Repeat exactly the lines of the entries below from the one with "What build123d script" through the one with "The front faces", both ends included, and nothing else.

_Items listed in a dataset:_
____
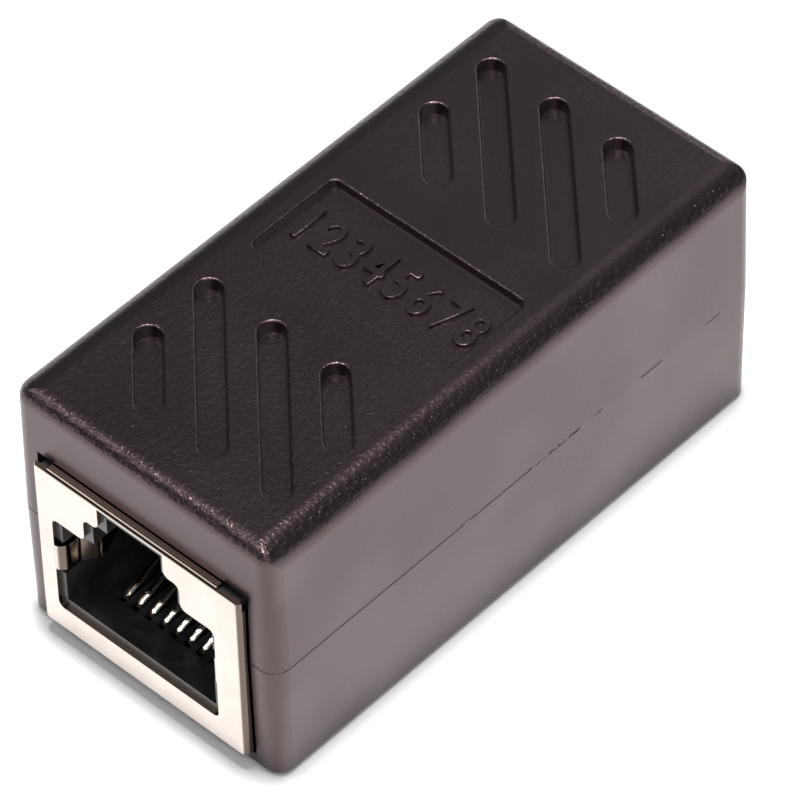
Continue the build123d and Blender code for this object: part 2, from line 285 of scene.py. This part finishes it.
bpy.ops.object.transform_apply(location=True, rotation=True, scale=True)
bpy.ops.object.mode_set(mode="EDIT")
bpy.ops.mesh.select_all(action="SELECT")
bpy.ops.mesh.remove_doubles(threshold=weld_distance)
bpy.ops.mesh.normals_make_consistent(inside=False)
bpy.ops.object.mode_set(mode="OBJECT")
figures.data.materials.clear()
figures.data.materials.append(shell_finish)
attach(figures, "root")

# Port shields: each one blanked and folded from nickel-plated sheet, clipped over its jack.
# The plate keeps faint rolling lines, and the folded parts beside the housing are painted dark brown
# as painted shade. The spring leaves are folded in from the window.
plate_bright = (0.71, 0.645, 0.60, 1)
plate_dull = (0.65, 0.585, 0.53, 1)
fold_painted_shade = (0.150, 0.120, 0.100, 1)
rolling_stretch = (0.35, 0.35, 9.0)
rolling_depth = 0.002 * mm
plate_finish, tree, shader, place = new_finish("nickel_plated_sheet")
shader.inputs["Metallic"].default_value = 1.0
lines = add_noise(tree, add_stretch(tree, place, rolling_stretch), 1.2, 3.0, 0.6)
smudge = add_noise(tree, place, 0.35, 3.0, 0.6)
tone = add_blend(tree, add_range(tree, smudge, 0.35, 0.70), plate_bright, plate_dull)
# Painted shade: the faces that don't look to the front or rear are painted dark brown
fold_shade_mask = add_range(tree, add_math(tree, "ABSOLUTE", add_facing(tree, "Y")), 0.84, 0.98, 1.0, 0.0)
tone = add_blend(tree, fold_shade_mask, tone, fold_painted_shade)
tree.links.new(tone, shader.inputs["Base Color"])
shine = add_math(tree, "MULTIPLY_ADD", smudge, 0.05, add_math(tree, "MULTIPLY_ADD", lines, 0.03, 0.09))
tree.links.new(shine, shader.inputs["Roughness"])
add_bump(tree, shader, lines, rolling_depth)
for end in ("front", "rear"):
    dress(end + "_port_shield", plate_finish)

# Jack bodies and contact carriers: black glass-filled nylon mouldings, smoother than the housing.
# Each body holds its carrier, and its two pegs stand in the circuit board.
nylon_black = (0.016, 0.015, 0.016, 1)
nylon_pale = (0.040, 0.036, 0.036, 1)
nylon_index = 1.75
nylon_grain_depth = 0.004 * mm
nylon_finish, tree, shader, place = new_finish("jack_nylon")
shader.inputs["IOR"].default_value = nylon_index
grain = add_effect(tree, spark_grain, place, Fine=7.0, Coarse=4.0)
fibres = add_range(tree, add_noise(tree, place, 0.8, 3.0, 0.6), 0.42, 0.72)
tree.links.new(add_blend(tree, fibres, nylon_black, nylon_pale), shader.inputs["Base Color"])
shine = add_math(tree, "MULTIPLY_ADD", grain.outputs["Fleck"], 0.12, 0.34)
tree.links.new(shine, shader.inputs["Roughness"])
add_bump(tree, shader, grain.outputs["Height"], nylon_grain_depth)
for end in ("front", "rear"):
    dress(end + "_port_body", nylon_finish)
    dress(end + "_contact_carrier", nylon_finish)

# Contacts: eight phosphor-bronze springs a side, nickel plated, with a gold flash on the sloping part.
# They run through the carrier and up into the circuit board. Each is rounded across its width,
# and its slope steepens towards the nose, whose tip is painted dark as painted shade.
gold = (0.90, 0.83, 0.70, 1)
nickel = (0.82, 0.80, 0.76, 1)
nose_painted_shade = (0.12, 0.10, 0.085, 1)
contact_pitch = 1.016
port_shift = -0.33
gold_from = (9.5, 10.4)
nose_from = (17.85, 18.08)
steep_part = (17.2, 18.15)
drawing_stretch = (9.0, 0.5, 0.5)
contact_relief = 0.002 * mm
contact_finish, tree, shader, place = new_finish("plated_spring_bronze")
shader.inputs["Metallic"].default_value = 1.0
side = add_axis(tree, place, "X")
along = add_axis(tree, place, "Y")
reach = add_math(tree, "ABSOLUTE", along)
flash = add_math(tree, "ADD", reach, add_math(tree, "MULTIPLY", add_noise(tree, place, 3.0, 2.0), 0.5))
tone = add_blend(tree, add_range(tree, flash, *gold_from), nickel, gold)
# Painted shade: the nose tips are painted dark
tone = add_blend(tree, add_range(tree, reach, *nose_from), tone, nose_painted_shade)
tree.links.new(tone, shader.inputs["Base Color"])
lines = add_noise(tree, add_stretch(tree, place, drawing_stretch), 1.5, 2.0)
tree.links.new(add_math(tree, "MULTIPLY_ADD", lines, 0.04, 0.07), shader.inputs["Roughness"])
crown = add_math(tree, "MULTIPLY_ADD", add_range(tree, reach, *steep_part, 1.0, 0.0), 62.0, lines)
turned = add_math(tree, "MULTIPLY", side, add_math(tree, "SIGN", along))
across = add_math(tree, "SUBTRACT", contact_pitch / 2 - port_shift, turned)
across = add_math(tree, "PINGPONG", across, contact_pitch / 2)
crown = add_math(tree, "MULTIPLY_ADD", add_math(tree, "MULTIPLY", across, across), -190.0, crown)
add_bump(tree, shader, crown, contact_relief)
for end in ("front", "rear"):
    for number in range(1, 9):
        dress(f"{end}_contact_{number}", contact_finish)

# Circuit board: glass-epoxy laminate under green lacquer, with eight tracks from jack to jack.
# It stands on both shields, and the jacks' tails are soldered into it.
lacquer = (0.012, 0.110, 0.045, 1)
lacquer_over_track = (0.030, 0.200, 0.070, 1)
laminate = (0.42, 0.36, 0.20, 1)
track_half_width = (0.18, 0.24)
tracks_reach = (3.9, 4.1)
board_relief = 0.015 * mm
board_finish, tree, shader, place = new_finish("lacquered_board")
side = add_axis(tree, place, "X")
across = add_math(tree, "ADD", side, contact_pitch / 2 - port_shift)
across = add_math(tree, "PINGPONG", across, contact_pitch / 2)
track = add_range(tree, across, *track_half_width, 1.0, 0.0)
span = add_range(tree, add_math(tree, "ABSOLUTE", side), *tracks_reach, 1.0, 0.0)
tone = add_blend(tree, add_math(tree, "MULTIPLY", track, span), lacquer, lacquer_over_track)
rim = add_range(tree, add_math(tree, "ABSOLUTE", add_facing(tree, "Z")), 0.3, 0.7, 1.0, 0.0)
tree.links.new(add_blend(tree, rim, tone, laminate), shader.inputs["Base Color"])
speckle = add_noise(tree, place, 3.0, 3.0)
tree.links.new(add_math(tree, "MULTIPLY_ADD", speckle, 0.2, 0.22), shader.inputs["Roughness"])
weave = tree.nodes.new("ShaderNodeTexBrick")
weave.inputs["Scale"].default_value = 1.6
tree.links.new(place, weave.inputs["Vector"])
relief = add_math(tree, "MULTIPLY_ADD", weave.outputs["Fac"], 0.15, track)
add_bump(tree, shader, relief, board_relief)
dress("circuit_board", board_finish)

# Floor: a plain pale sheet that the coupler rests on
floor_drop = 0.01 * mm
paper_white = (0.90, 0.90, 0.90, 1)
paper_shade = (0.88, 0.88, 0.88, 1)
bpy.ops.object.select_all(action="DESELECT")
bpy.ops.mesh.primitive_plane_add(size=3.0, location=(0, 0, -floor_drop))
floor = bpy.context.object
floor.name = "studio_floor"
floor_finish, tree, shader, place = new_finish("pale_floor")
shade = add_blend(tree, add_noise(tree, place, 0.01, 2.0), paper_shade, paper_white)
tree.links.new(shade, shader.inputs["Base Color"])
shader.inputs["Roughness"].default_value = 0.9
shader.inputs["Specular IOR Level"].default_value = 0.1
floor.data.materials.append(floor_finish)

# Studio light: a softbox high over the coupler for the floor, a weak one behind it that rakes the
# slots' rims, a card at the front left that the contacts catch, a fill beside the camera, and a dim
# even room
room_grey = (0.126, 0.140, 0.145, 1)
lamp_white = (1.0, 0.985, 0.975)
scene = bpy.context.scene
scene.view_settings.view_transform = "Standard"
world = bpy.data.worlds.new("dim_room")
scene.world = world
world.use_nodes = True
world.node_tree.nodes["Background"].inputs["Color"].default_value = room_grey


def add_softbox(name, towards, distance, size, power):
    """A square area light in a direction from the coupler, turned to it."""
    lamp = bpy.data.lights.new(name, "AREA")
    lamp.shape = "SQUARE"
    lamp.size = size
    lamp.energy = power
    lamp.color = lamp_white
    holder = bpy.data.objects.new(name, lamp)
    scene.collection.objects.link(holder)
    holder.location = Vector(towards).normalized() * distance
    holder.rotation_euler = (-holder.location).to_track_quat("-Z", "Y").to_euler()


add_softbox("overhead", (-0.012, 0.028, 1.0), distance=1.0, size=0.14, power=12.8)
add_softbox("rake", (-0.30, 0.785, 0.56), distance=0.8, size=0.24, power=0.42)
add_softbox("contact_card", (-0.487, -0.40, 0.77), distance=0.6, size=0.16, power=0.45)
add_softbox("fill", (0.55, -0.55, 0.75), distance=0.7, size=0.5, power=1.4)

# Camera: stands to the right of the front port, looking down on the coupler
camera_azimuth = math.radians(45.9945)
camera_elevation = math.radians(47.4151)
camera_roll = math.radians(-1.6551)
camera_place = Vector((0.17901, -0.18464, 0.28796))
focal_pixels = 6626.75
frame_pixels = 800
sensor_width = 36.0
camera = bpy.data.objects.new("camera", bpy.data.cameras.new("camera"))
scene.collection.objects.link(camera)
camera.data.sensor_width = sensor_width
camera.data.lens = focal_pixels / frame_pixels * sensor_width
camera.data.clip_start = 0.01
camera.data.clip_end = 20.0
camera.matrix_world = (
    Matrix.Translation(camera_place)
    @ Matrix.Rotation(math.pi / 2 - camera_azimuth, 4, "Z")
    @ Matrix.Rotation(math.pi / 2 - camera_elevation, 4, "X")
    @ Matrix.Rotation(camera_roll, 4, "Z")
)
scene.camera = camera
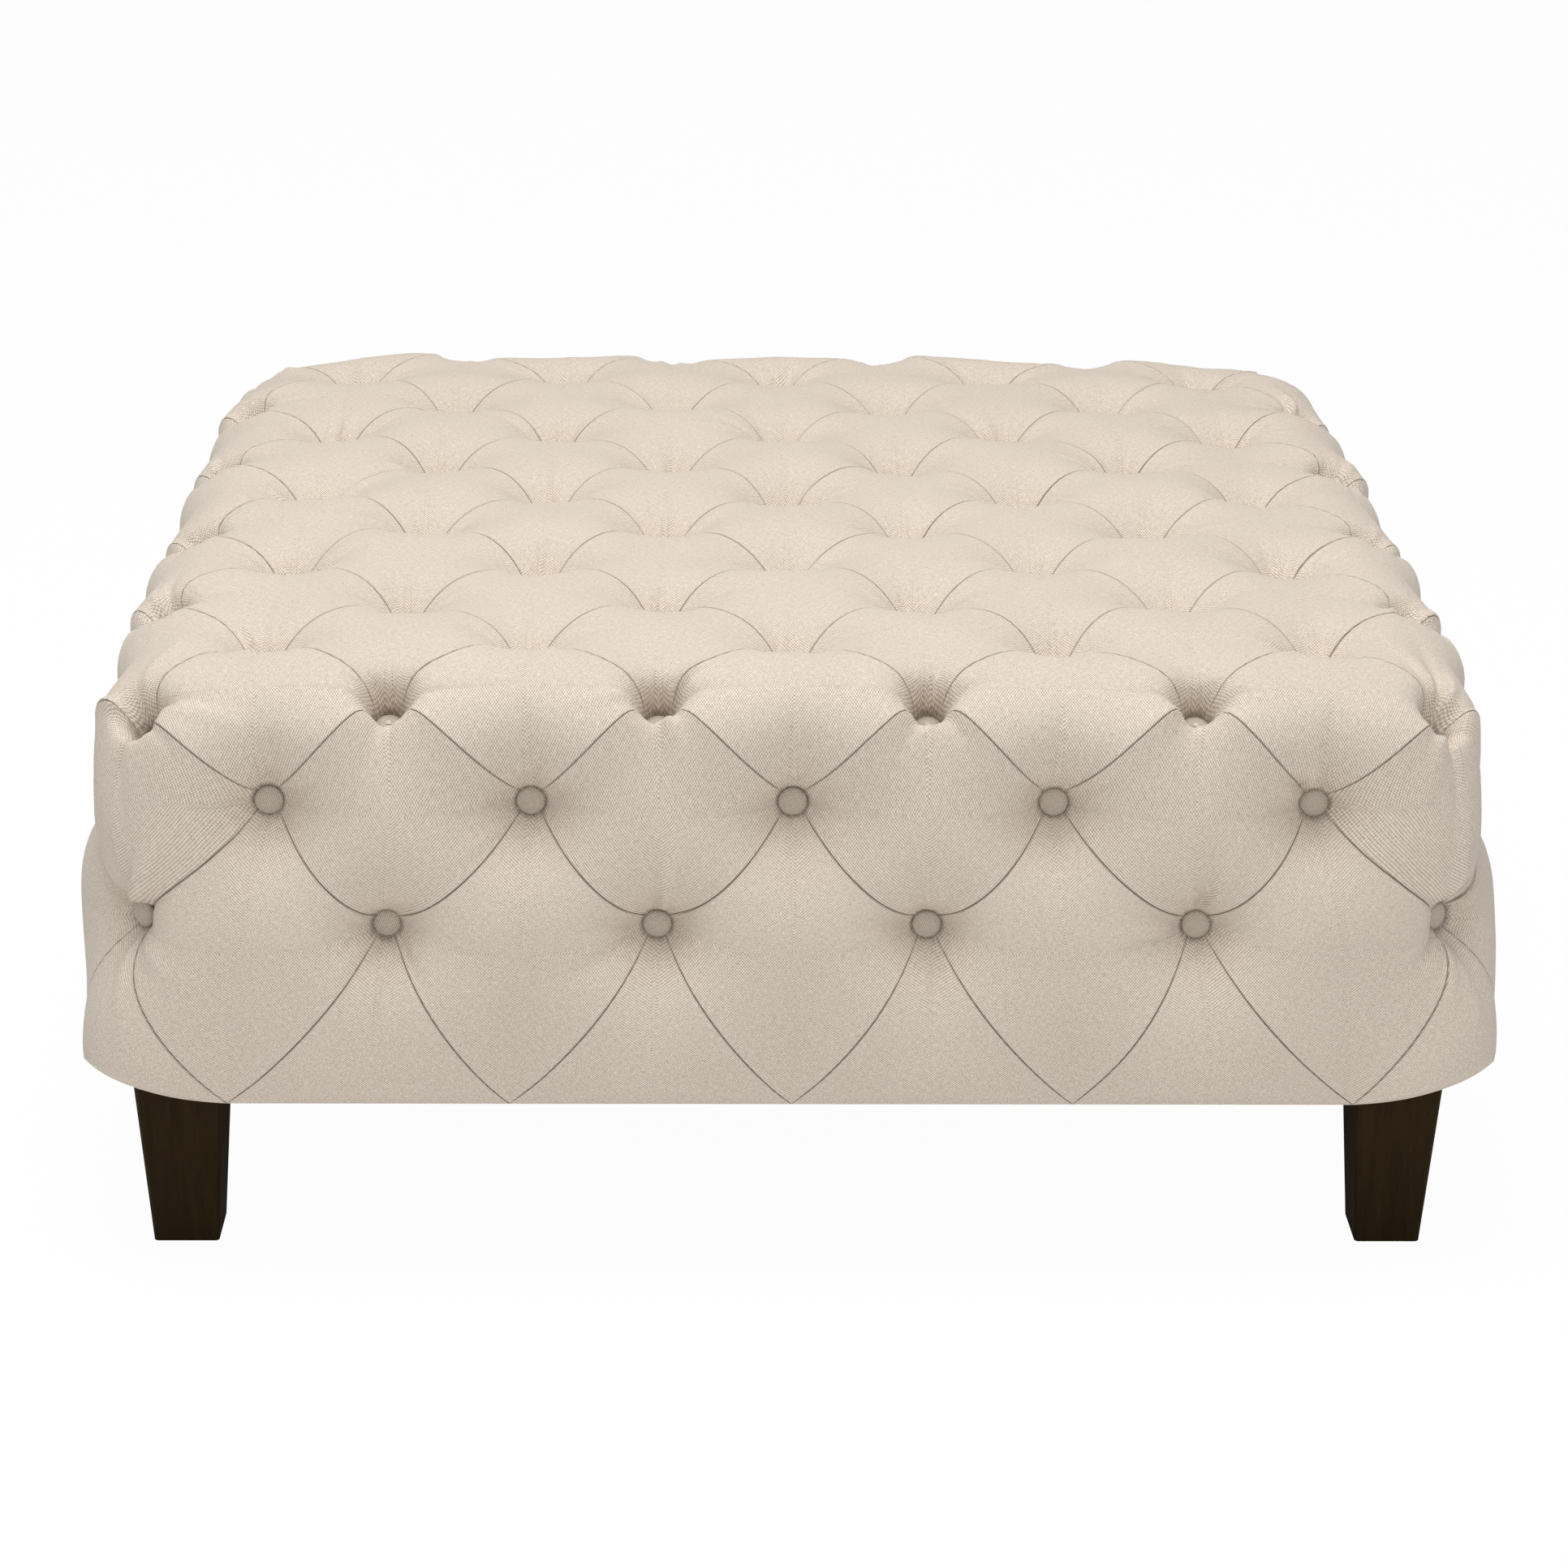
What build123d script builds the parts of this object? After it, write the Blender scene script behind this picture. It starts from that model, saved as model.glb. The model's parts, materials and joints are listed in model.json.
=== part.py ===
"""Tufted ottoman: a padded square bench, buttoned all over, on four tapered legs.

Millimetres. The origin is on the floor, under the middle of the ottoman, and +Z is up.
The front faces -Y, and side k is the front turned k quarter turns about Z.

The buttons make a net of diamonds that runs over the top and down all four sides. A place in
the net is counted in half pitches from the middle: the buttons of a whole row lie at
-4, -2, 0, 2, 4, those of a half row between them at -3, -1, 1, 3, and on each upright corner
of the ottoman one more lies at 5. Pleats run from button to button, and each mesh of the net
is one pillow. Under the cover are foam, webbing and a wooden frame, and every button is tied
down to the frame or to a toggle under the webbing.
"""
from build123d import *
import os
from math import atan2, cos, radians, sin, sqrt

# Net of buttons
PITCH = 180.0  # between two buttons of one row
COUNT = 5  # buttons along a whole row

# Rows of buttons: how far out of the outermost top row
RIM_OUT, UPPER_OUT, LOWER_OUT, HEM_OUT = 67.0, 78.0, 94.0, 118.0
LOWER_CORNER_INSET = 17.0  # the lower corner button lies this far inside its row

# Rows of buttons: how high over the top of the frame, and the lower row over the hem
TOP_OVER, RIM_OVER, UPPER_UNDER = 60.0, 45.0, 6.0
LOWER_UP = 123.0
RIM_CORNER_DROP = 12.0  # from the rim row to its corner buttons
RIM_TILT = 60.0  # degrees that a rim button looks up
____
_Exercise answer:_
What build123d script builds the parts of this object? After it, write the Blender scene script behind this picture. It starts from that model, saved as model.glb. The model's parts, materials and joints are listed in model.json.
=== part.py ===
"""Tufted ottoman: a padded square bench, buttoned all over, on four tapered legs.

Millimetres. The origin is on the floor, under the middle of the ottoman, and +Z is up.
The front faces -Y, and side k is the front turned k quarter turns about Z.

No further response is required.